▸ **Aim**
In the records that follow, the lines from the one containing "front_shell();" to the one containing "if empty is", inclusive, are to be given again exactly.

START Data excerpts

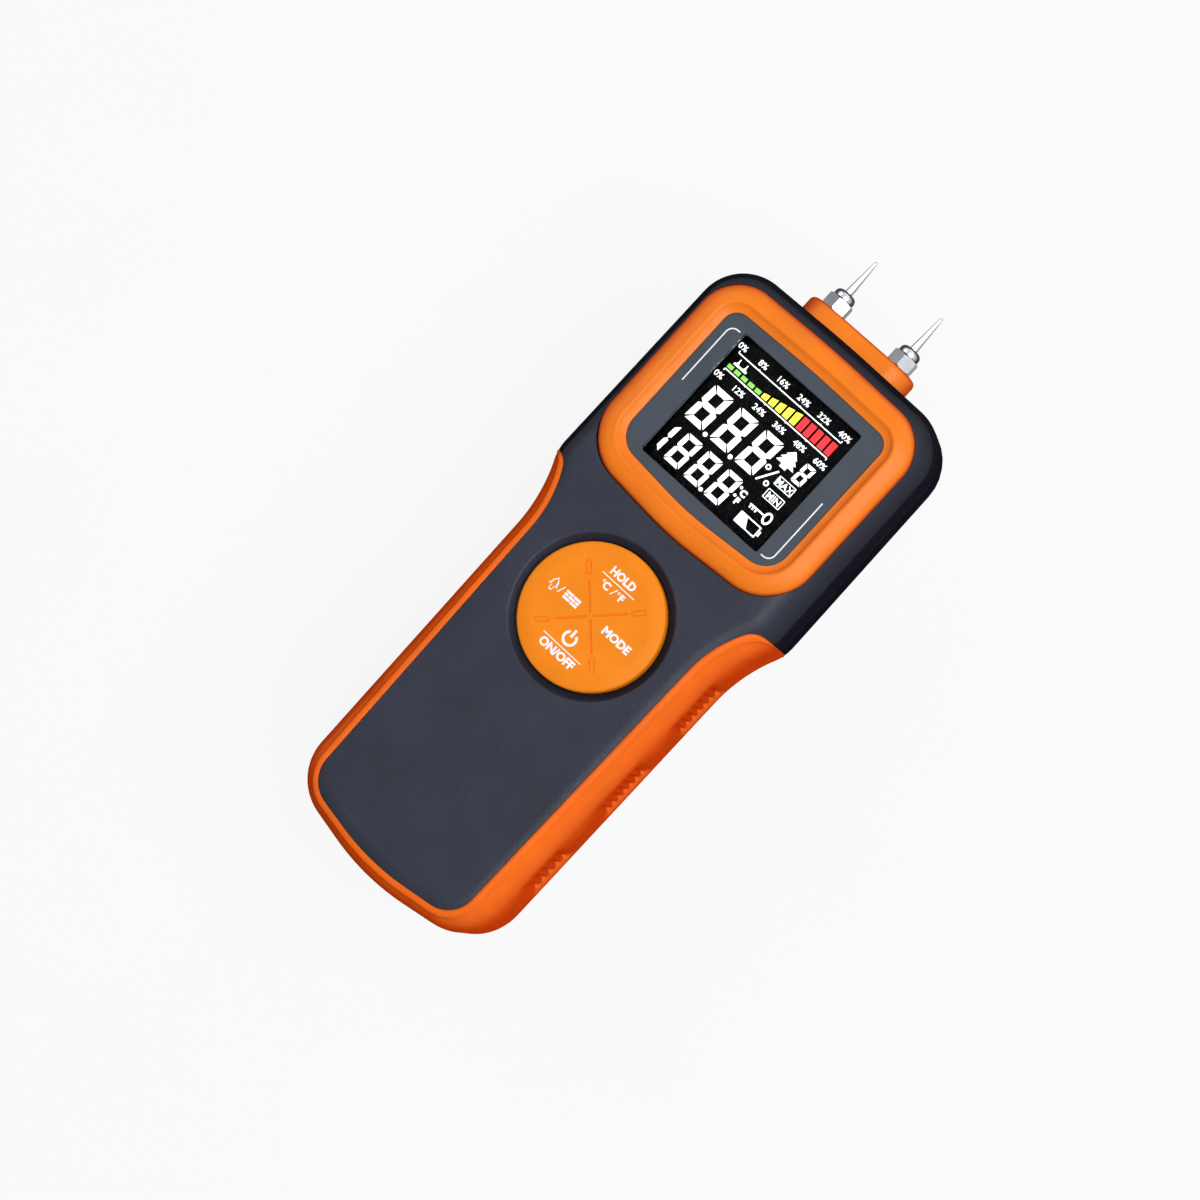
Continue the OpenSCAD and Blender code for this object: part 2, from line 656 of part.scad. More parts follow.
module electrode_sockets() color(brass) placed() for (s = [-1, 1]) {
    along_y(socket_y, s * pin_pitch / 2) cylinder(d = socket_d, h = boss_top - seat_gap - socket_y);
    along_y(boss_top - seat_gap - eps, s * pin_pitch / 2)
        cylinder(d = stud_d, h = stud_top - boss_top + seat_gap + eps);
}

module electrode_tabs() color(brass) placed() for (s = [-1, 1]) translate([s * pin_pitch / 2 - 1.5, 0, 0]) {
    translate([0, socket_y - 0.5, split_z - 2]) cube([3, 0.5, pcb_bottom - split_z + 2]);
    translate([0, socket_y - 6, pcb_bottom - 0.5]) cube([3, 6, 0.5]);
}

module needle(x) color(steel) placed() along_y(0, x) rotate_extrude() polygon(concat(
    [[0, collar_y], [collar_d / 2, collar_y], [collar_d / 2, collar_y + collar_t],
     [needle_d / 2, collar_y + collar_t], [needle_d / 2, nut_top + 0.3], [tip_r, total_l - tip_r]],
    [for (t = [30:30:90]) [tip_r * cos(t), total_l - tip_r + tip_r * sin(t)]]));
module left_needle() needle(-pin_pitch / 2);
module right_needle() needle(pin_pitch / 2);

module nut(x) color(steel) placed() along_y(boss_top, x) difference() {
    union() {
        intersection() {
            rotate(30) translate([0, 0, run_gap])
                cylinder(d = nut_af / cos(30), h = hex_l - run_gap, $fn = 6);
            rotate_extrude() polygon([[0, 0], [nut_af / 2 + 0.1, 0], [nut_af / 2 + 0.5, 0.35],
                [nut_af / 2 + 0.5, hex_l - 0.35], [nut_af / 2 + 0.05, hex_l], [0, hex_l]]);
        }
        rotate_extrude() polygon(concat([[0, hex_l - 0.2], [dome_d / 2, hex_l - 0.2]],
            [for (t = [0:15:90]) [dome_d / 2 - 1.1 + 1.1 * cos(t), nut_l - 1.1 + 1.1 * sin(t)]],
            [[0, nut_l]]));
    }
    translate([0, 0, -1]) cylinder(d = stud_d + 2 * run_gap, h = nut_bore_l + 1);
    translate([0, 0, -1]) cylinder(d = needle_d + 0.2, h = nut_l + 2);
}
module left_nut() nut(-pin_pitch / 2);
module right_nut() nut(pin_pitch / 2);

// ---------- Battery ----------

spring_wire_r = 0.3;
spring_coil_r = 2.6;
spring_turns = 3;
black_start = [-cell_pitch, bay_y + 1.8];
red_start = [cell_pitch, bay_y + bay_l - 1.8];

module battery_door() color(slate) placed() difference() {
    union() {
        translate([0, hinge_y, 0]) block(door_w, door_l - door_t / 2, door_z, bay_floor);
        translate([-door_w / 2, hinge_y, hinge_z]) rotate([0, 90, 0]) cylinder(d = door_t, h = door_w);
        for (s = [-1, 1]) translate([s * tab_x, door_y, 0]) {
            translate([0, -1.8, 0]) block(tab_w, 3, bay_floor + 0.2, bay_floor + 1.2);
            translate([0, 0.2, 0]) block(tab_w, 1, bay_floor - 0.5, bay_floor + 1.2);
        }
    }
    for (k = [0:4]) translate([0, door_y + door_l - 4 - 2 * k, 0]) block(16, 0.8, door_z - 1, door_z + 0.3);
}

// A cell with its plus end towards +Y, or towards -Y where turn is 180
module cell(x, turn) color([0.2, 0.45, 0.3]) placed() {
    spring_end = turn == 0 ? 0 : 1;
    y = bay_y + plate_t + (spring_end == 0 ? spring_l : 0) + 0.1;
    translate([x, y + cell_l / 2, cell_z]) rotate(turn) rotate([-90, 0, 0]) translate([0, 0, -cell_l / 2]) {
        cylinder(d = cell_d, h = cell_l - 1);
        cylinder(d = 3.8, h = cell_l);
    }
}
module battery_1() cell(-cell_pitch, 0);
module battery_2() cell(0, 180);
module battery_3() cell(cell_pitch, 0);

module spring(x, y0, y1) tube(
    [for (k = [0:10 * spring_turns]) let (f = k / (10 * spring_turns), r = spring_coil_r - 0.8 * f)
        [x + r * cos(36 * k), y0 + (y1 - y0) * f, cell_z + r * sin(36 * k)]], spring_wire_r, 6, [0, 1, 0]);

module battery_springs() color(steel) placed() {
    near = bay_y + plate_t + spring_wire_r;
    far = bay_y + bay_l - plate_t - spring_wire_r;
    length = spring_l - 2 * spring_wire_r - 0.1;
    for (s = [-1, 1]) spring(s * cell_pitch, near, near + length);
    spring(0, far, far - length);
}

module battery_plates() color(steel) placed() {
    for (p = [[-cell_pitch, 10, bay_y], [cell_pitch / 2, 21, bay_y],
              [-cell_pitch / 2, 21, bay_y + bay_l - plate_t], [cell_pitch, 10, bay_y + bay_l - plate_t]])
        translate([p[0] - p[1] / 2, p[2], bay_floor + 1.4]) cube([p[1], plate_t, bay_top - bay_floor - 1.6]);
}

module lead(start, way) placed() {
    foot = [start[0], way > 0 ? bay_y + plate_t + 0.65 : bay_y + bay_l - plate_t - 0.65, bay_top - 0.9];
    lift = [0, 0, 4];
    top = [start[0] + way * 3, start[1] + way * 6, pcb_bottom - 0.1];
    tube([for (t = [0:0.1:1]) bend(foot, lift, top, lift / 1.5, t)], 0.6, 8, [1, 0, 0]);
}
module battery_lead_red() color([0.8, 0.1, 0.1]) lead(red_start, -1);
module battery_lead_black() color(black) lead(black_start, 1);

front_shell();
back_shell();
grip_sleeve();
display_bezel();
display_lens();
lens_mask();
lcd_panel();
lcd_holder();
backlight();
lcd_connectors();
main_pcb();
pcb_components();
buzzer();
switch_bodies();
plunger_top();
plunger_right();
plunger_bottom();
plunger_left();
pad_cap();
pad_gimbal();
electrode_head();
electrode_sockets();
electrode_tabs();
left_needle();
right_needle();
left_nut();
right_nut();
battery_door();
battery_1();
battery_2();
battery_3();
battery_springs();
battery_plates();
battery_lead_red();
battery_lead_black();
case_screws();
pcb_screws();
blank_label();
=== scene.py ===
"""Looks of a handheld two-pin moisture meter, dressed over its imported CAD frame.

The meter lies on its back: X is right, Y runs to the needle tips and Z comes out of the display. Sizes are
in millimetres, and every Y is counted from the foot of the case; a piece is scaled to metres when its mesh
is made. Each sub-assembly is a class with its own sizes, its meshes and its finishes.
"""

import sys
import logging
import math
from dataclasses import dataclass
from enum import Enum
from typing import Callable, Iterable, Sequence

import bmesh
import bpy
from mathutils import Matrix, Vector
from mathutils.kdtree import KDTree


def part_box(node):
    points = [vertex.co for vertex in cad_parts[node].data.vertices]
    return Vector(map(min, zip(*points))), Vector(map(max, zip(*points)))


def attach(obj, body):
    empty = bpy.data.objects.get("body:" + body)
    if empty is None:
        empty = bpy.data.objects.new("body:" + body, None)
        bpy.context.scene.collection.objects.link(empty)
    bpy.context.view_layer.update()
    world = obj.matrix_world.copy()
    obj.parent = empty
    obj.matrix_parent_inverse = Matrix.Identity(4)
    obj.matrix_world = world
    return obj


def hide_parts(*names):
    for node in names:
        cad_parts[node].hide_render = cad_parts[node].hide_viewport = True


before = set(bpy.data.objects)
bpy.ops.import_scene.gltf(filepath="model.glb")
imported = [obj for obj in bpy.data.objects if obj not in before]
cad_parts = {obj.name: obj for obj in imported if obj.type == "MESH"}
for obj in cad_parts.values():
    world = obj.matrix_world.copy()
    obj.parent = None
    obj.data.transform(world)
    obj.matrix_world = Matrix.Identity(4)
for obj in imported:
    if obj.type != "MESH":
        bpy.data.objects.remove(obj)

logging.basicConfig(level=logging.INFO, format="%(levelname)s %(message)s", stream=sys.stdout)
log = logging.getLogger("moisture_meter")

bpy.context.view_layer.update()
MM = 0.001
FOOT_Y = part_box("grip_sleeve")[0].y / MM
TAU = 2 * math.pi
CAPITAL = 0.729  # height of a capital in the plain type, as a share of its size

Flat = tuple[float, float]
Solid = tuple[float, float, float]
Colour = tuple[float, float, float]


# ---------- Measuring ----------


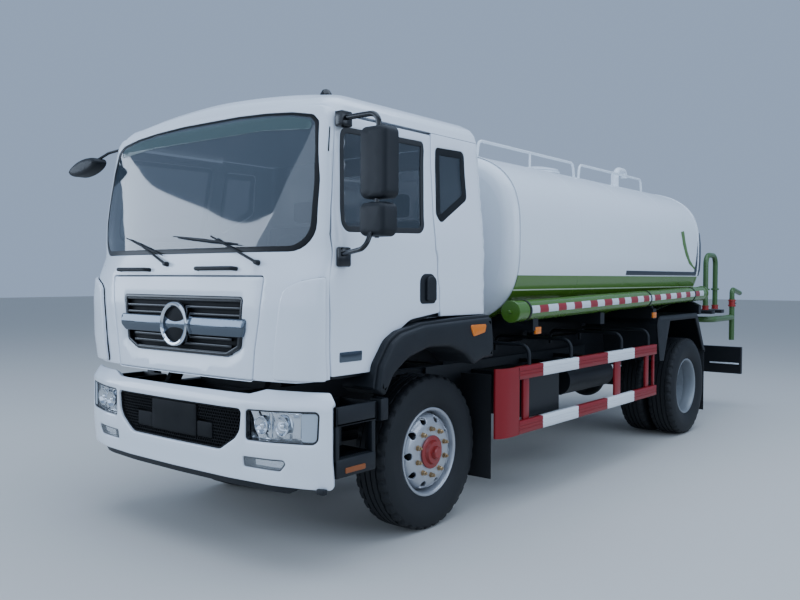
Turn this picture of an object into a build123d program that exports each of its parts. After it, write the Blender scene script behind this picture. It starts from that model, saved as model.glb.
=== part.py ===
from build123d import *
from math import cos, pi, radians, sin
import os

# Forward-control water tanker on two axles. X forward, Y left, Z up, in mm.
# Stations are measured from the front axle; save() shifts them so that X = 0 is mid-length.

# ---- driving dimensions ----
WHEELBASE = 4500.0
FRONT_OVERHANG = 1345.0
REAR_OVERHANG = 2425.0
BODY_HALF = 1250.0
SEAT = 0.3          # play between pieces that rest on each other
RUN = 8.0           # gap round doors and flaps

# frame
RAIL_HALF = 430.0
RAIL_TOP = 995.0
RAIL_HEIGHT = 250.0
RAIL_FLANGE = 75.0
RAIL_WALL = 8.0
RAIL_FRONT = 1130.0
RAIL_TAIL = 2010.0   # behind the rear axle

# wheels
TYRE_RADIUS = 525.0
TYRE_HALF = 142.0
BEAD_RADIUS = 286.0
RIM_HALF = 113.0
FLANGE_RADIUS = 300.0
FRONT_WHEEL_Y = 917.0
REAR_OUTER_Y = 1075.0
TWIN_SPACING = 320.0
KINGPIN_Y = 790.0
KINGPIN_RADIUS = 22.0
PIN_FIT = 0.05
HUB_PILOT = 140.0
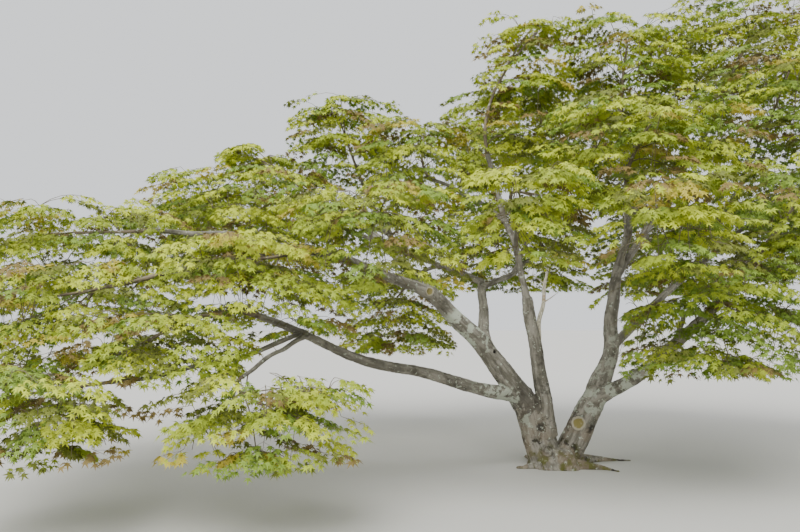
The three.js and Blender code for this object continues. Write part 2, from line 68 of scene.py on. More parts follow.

END Data excerpts

▸ **Answer**
front_shell();
back_shell();
grip_sleeve();
display_bezel();
display_lens();
lens_mask();
lcd_panel();
lcd_holder();
backlight();
lcd_connectors();
main_pcb();
pcb_components();
buzzer();
switch_bodies();
plunger_top();
plunger_right();
plunger_bottom();
plunger_left();
pad_cap();
pad_gimbal();
electrode_head();
electrode_sockets();
electrode_tabs();
left_needle();
right_needle();
left_nut();
right_nut();
battery_door();
battery_1();
battery_2();
battery_3();
battery_springs();
battery_plates();
battery_lead_red();
battery_lead_black();
case_screws();
pcb_screws();
blank_label();
=== scene.py ===
"""Looks of a handheld two-pin moisture meter, dressed over its imported CAD frame.

The meter lies on its back: X is right, Y runs to the needle tips and Z comes out of the display. Sizes are
in millimetres, and every Y is counted from the foot of the case; a piece is scaled to metres when its mesh
is made. Each sub-assembly is a class with its own sizes, its meshes and its finishes.
"""

import sys
import logging
import math
from dataclasses import dataclass
from enum import Enum
from typing import Callable, Iterable, Sequence

import bmesh
import bpy
from mathutils import Matrix, Vector
from mathutils.kdtree import KDTree


def part_box(node):
    points = [vertex.co for vertex in cad_parts[node].data.vertices]
    return Vector(map(min, zip(*points))), Vector(map(max, zip(*points)))


def attach(obj, body):
    empty = bpy.data.objects.get("body:" + body)
    if empty is None:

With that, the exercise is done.